Modeling code records:
— Begin —

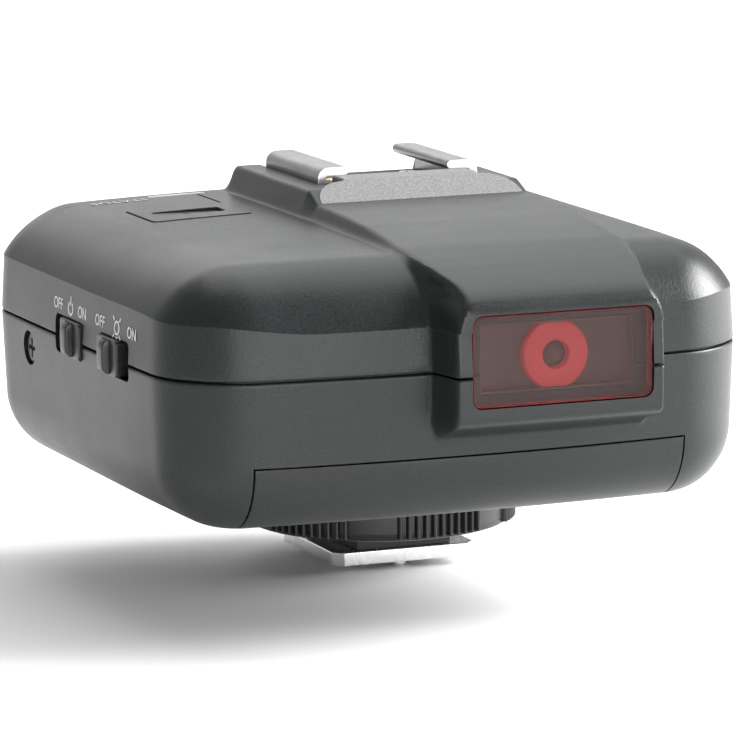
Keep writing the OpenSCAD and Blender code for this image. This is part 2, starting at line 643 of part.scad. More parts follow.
upper_case();
lower_case();
rear_panel();
battery_door();
battery_tray();
lamp_window();
lamp_ring();
lamp_holder();
lamp_led();
status_lamp();
shoe_rails();
shoe_base();
shoe_contacts();
shoe_screws();
foot_plate();
foot_block();
foot_column();
foot_pins();
lock_wheel();
lock_pin();
foot_screws();
power_switch_knob();
lamp_switch_knob();
power_switch_body();
lamp_switch_body();
test_button();
test_switch();
mode_button();
group_button();
channel_button();
key_switches();
select_dial();
dial_encoder();
display_window();
display_panel();
main_board();
control_board();
radio_module();
antenna();
battery_cells();
battery_springs();
battery_contacts();
sync_socket();
usb_socket();
case_screws();
side_screw_m2();
board_screws();
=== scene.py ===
"""Wireless flash trigger: the visual model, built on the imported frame."""

import json
import math

import bmesh
import bpy
import numpy as np
from mathutils import Matrix, Vector


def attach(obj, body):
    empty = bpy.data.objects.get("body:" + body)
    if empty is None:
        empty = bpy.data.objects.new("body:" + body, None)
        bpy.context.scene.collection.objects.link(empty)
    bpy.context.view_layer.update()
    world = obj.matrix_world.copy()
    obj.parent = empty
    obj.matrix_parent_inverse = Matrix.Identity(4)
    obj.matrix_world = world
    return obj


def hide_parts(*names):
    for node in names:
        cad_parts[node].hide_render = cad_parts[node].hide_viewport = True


bl_info = {
    "name": "Wireless Flash Trigger",
    "version": (1, 0, 0),
    "blender": (4, 5, 0),
    "location": "View3D > Sidebar > Flash Trigger",
    "description": "Builds a radio flash trigger with its case, shoe, foot, switches and display",
    "category": "Object",
}

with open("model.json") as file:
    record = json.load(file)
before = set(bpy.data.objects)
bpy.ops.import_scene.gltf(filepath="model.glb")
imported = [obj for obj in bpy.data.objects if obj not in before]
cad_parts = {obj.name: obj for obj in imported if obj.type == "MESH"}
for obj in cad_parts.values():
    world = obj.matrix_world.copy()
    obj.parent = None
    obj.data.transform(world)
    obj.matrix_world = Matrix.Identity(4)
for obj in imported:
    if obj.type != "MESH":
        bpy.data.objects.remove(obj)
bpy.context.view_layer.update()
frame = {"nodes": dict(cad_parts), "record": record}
MM = 0.001

# Case outline in millimetres, in the frame of the foot plate
XL, XR, YF, YR = -43.9, 29.1, -51.0, 21.0
CX, CY = (XL + XR) / 2, (YF + YR) / 2
RC = 10.0
KX0, KX1, KY0, KY1 = XL + RC, XR - RC, YF + RC, YR - RC
Z_BOTTOM, Z_PART, Z_TOP = 12.8, 30.75, 43.0
R_BOTTOM = 8.2
RT, RL = RC - 0.35, RC - 0.4
WALL = 1.8
SEAM = 0.12
BEZEL_Y = -56.6
GAP = 0.22  # play round the test button and the door
INK = 0.02  # half thickness of printed marks

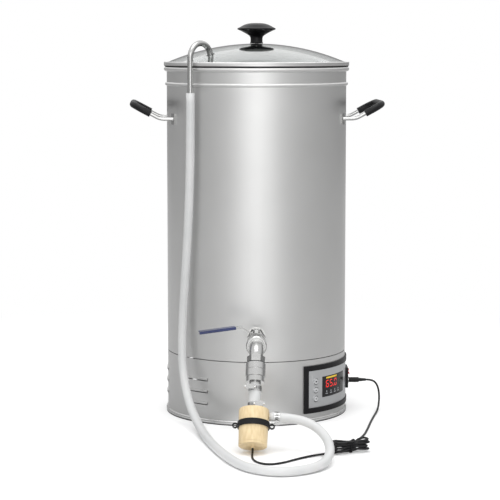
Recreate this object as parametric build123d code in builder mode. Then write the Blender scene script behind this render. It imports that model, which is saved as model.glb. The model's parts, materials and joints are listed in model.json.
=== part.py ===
from build123d import *
import math
import os

# Electric all-in-one brewer, millimetres.  +Z is up and the tap points to the front, -Y.
# The origin is the centre of the standing ring, on the surface that the brewer stands on.
# Angles round the body are counted from the front, positive towards +X.

# Driving dimensions: body
body_radius = 160.0
sheet = 1.2
foot_height = 1.0
base_ring_top = 8.0
seam_low = 111.2
seam_high = 112.4
kettle_floor = 118.0
bead_height = 588.6
bead_reach = 163.0
rim_height = 615.0
rim_roll = 4.2
rim_radius = 160.8

# Driving dimensions: lid and recirculation pipe
lid_base = 621.0
lid_ring_radius = 165.0
glass_radius = 400.0
glass_apex = 659.5
glass_thickness = 3.5
glass_edge = 161.0
knob_top = 695.8
knob_radius = 34.0
pipe_angle = -41.0
pipe_outside = 173.0
pipe_inside = 121.0
pipe_radius = 5.0
pipe_end = 573.0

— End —

● **Stated exercise**:
Which lines in the records above contain the string "imported"? Copy each one.

● **Solution**:
"""Wireless flash trigger: the visual model, built on the imported frame."""
imported = [obj for obj in bpy.data.objects if obj not in before]
cad_parts = {obj.name: obj for obj in imported if obj.type == "MESH"}
for obj in imported:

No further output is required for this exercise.